DEMOKRASI SEMU : ORGANISASI DAN BAYANG-BAYANG PENGUASA
Baca Juga
Negeri ini dipenuhi hiruk-pikuk organisasi, partai, perkumpulan, yang berlomba-lomba mendeklarasikan diri sebagai wadah aspirasi, benteng perubahan, pelopor kemajuan. Namun di balik gegap gempita retorika dan parade slogan, tersembunyi kenyataan pahit yang kerap luput dari sorotan. Realitas itu bernama ketergantungan. Ketergantungan yang membelenggu, melumpuhkan, dan pada akhirnya mereduksi organisasi menjadi budak kekuasaan.

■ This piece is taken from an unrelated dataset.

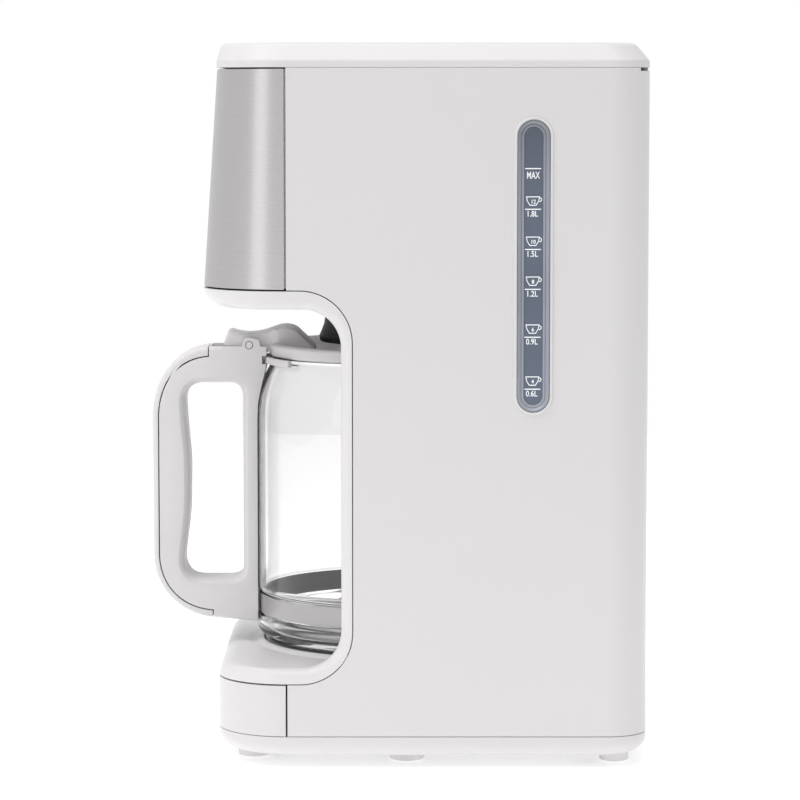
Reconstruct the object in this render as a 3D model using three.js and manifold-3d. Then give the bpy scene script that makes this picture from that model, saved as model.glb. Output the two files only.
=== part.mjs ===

Organisasi-organisasi ini, dengan segala atribut dan klaim idealismenya, kerap kali berdiri di atas fondasi rapuh. Mereka gagap dalam kemandirian, terutama dalam hal finansial. Alih-alih membangun sistem pengelolaan yang sehat dan berkelanjutan, mereka justru terjebak dalam lingkaran setan; mengemis belas kasihan, mengharap kucuran dana, dari para penguasa.
Awalnya mungkin terasa mudah. Pintu-pintu terbuka lebar, dana mengalir deras, kegiatan berjalan meriah. Namun perlahan tapi pasti, jerat ketergantungan mulai mengikat. Organisasi yang seharusnya menjadi pilar demokrasi, berubah menjadi pion dalam permainan politik. Suara kritis terbungkam, idealime tergadai, demi menjaga aliran dana yang menjadi napas kehidupan.
![]() |
Ilustrasi (Gambar : Istimewa) |
Ironisnya, fenomena ini terjadi di semua lini. Partai politik yang seharusnya menjadi lokomotif perubahan, justru asyik bermanuver demi mendapatkan jatah kekuasaan. Organisasi masyarakat sipil yang seharusnya menjadi pengawal demokrasi, malah tergoda menjadi kepanjangan tangan penguasa. Lembaga pendidikan yang seharusnya menjadi kawah candradimuka, terjerembab dalam kubangan pragmatisme.
Mereka lupa, atau mungkin pura-pura lupa, bahwa kemandirian adalah harga mati. Kemandirian finansial memberi organisasi kekuatan untuk bergerak bebas, menyuarakan kebenaran, tanpa takut kehilangan dukungan. Kemandirian organisasi adalah fondasi utama bagi tegaknya demokrasi yang sehat. Tanpa kemandirian, organisasi hanya akan menjadi kumpulan oportunis yang haus kekuasaan.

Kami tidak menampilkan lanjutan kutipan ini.